**TASK DIRECTIONS**
Read the lines that follow and tally those with the word "rigid"; give the number and nothing else.

**RECORDS TO PROCESS**

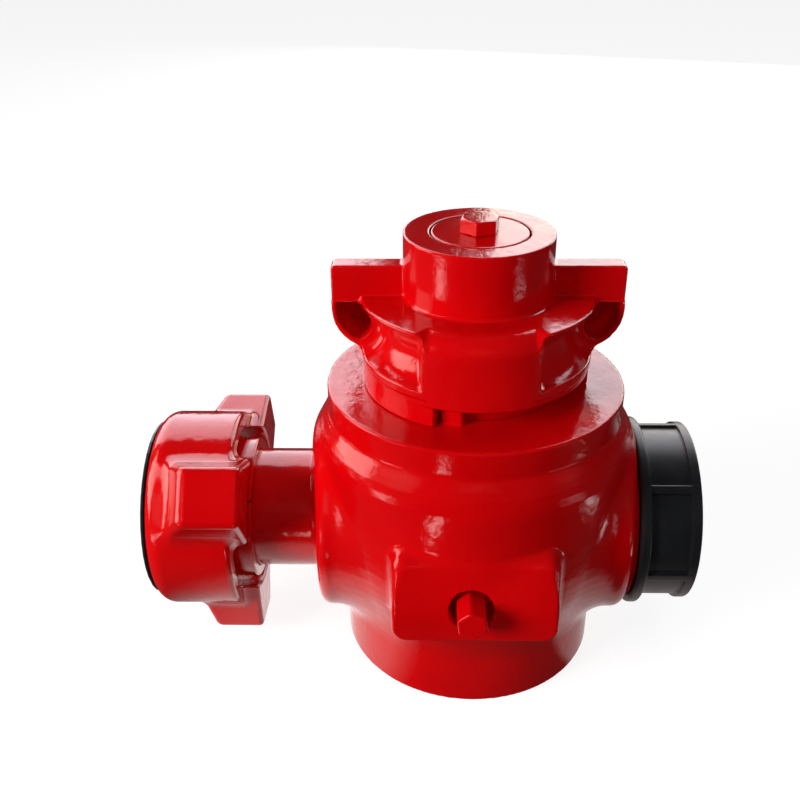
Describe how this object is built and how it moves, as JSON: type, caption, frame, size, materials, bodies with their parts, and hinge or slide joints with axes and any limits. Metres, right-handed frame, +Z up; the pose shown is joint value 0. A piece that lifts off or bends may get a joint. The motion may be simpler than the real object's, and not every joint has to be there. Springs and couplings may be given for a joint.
{
  "type": "plug valve",
  "caption": "High-pressure quarter-turn plug valve with a cast body, a turning cap with bar ears, a hammer union wing nut on one end and a threaded end with its protector.",
  "frame": {"origin": "centre of the flat base, on the valve's vertical turning axis", "axes": "+X along the flow axis towards the threaded end, -X towards the wing nut, -Y out of the grease pad, +Z up along the turning axis"},
  "size_m": [0.378, 0.239, 0.3215],
  "materials": {
    "red_enamel": "glossy thick red enamel over cast steel",
    "machined_steel": "machined",
    "seal_rubber": "smooth rubber",
    "black_plastic": "satin moulded black plastic"
  },
  "bodies": {
    "valve_body": {"valve_body": "red_enamel", "side_segment_right": "machined_steel", "side_segment_left": "machined_steel", "segment_seal_right": "seal_rubber", "segment_seal_left": "seal_rubber", "segment_pin_right": "machined_steel", "segment_pin_left": "machined_steel", "thrust_ring": "machined_steel", "adjusting_nut": "red_enamel", "adjusting_nut_seal": "seal_rubber", "grease_fitting": "red_enamel", "grease_check_spring": "machined_steel", "union_seal_ring": "seal_rubber"},
    "operating_cap": {"operating_cap": "red_enamel", "plug": "machined_steel", "plug_upper_seal": "seal_rubber", "plug_lower_seal": "seal_rubber", "cap_retainer_disc": "red_enamel", "cap_bolt": "red_enamel"},
    "retainer": {"retainer_segment_a": "red_enamel", "retainer_segment_b": "red_enamel", "retainer_segment_c": "red_enamel", "retainer_snap_ring": "machined_steel"},
    "wing_nut": {"wing_nut": "red_enamel"},
    "nut_protector": {"nut_protector": "black_plastic"},
    "thread_protector": {"thread_protector": "black_plastic"},
    "grease_check_ball": {"grease_check_ball": "machined_steel"}
  },
  "joints": [
    {"name": "valve_turn", "type": "hinge", "parent": "valve_body", "child": "operating_cap", "pos_m": [0, 0, 0.24], "axis": [0, 0, 1], "range_deg": [-90, 0]},
    {"name": "wing_nut_spin", "type": "hinge", "parent": "valve_body", "child": "retainer", "pos_m": [-0.18, 0, 0.1014], "axis": [1, 0, 0], "continuous": true},
    {"name": "wing_nut_slide", "type": "slide", "parent": "retainer", "child": "wing_nut", "axis": [1, 0, 0], "range_m": [0, 0.02]},
    {"name": "nut_protector_out", "type": "slide", "parent": "wing_nut", "child": "nut_protector", "axis": [-1, 0, 0], "range_m": [0, 0.06]},
    {"name": "thread_protector_off", "type": "slide", "parent": "valve_body", "child": "thread_protector", "axis": [1, 0, 0], "range_m": [0, 0.09]},
    {"name": "grease_check_lift", "type": "slide", "parent": "valve_body", "child": "grease_check_ball", "axis": [0, 1, 0], "range_m": [0, 0.001], "stiffness_N_per_m": 50, "springref_m": -0.001}
  ]
}
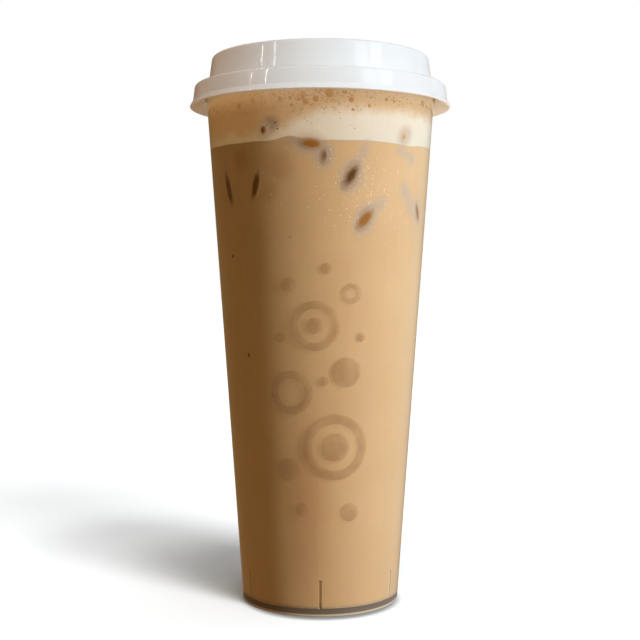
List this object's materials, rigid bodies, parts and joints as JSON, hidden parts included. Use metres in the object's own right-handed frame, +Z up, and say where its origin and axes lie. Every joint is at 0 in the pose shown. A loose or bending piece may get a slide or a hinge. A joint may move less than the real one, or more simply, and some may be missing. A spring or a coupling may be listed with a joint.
{
  "type": "bubble tea",
  "caption": "Iced milk tea under a layer of milk foam, in a tall tapered clear plastic cup closed by a white press-fit lid.",
  "frame": {"origin": "centre of the cup's foot, on the surface that it stands on", "axes": "+Z up along the cup's axis, -Y towards the side that the picture shows"},
  "size_m": [0.0954, 0.0954, 0.1984],
  "materials": {
    "clear_plastic": "clear, slightly hazy injection-moulded plastic",
    "milk_tea": "opaque milky liquid, light brown",
    "milk_foam": "pale cream foam with fine bubbles",
    "white_plastic": "smooth opaque white plastic"
  },
  "bodies": {
    "root": {"cup": "clear_plastic", "milk_tea": "milk_tea", "milk_foam": "milk_foam", "lid": "white_plastic"}
  },
  "joints": []
}
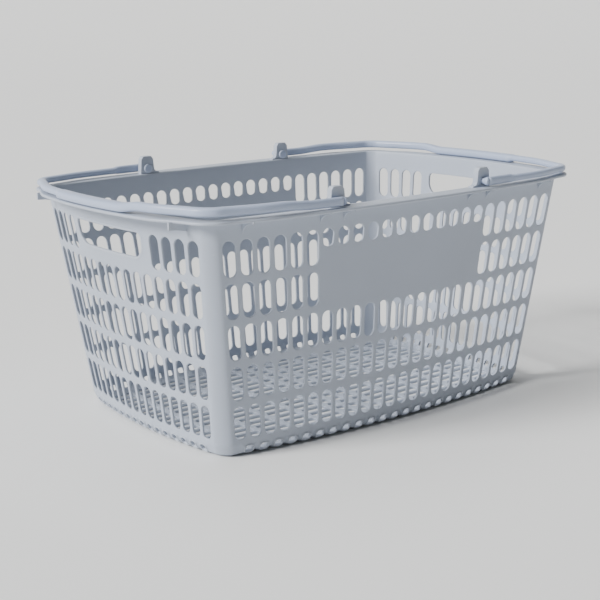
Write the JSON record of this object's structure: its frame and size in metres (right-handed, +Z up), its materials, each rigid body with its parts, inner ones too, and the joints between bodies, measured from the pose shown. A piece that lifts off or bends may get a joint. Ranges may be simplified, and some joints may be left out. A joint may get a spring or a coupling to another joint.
{
  "type": "hand basket",
  "caption": "Slotted plastic supermarket hand basket, tapered and bowed, with a wide rim and folding bail handles that lie on the rim and swing up to meet over the middle.",
  "frame": {"origin": "middle of the underside of the basket's floor, where it stands", "axes": "+X along the long side towards the right handle, +Y towards the back long wall, +Z up out of the mouth"},
  "size_m": [0.5528, 0.3886, 0.2646],
  "materials": {
    "basket_plastic": "satin moulded polypropylene",
    "handle_plastic": "satin moulded polypropylene"
  },
  "bodies": {
    "basket": {"basket_floor": "basket_plastic", "front_wall": "basket_plastic", "back_wall": "basket_plastic", "left_end_wall": "basket_plastic", "left_end_shoulder_1": "basket_plastic", "left_end_shoulder_2": "basket_plastic", "left_hand_hole_bar": "basket_plastic", "left_hand_hole_sill": "basket_plastic", "right_end_wall": "basket_plastic", "right_end_shoulder_1": "basket_plastic", "right_end_shoulder_2": "basket_plastic", "right_hand_hole_bar": "basket_plastic", "right_hand_hole_sill": "basket_plastic", "front_left_corner_post": "basket_plastic", "front_right_corner_post": "basket_plastic", "back_left_corner_post": "basket_plastic", "back_right_corner_post": "basket_plastic", "front_rim_middle": "basket_plastic", "front_rim_1": "basket_plastic", "front_rim_2": "basket_plastic", "back_rim_middle": "basket_plastic", "back_rim_1": "basket_plastic", "back_rim_2": "basket_plastic", "left_rim": "basket_plastic", "right_rim": "basket_plastic", "front_left_rim": "basket_plastic", "front_right_rim": "basket_plastic", "back_left_rim": "basket_plastic", "back_right_rim": "basket_plastic", "front_left_long_gusset": "basket_plastic", "front_left_short_gusset": "basket_plastic", "front_left_ear_rib_1": "basket_plastic", "front_left_ear_rib_2": "basket_plastic", "front_right_long_gusset": "basket_plastic", "front_right_short_gusset": "basket_plastic", "front_right_ear_rib_1": "basket_plastic", "front_right_ear_rib_2": "basket_plastic", "back_left_long_gusset": "basket_plastic", "back_left_short_gusset": "basket_plastic", "back_left_ear_rib_1": "basket_plastic", "back_left_ear_rib_2": "basket_plastic", "back_right_long_gusset": "basket_plastic", "back_right_short_gusset": "basket_plastic", "back_right_ear_rib_1": "basket_plastic", "back_right_ear_rib_2": "basket_plastic", "front_left_pivot_ear": "basket_plastic", "front_right_pivot_ear": "basket_plastic", "back_left_pivot_ear": "basket_plastic", "back_right_pivot_ear": "basket_plastic"},
    "left_handle": {"left_handle": "handle_plastic"},
    "right_handle": {"right_handle": "handle_plastic"}
  },
  "joints": [
    {"name": "left_handle_swing", "type": "hinge", "parent": "basket", "child": "left_handle", "pos_m": [-0.098, 0, 0.25], "axis": [0, 1, 0], "range_deg": [0, 120]},
    {"name": "right_handle_swing", "type": "hinge", "parent": "basket", "child": "right_handle", "pos_m": [0.098, 0, 0.25], "axis": [0, -1, 0], "range_deg": [0, 120]}
  ]
}
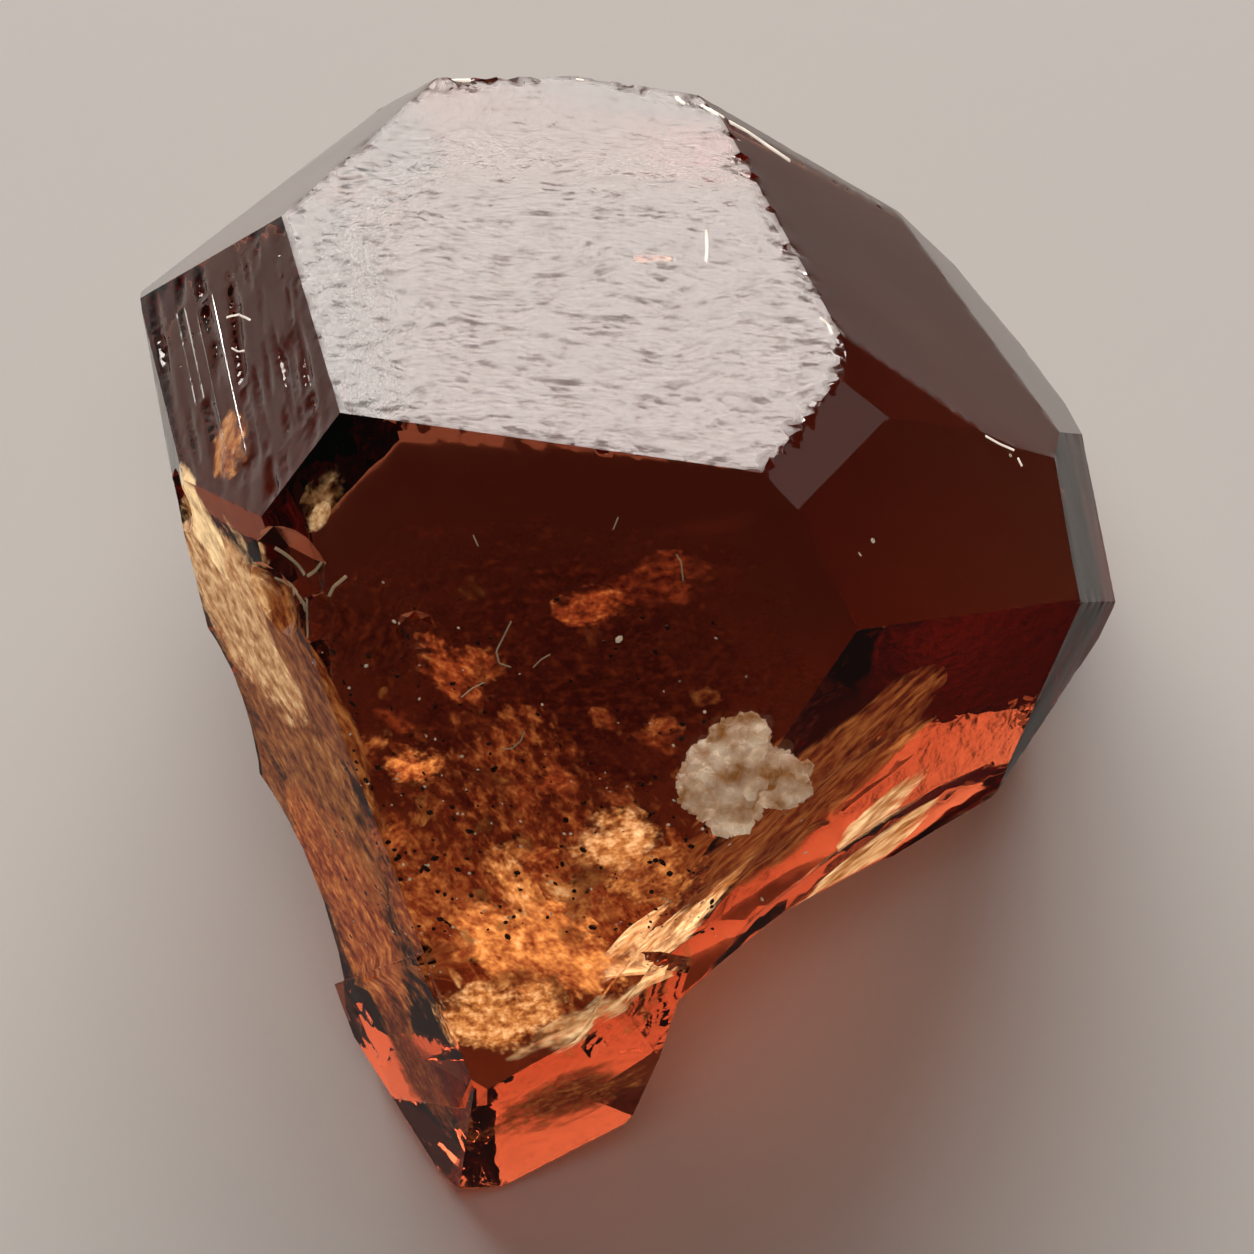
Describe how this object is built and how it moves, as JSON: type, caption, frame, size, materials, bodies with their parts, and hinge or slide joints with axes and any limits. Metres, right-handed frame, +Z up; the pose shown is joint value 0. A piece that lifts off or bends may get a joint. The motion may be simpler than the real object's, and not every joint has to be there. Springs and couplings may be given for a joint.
{
  "type": "imperial topaz crystal",
  "caption": "Stout, many-faced clear orange-brown topaz crystal with a bright etched top face, grooved side, broken lower rim and small grown-on grains, lying on a flat back.",
  "frame": {"origin": "middle of the crystal's box, at the bottom, on the surface that it rests on", "axes": "+Z up; the crystal lies on its flat back with its foot towards -Y and its large bright face towards +Y; its height when lying is its shortest extent"},
  "size_m": [0.0246, 0.0262, 0.0175],
  "materials": {
    "topaz": "natural crystal faces, clear orange-brown, glossy, etched on the top face"
  },
  "bodies": {
    "root": {"topaz_crystal": "topaz"}
  },
  "joints": []
}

**PROBLEM SOLUTION**
2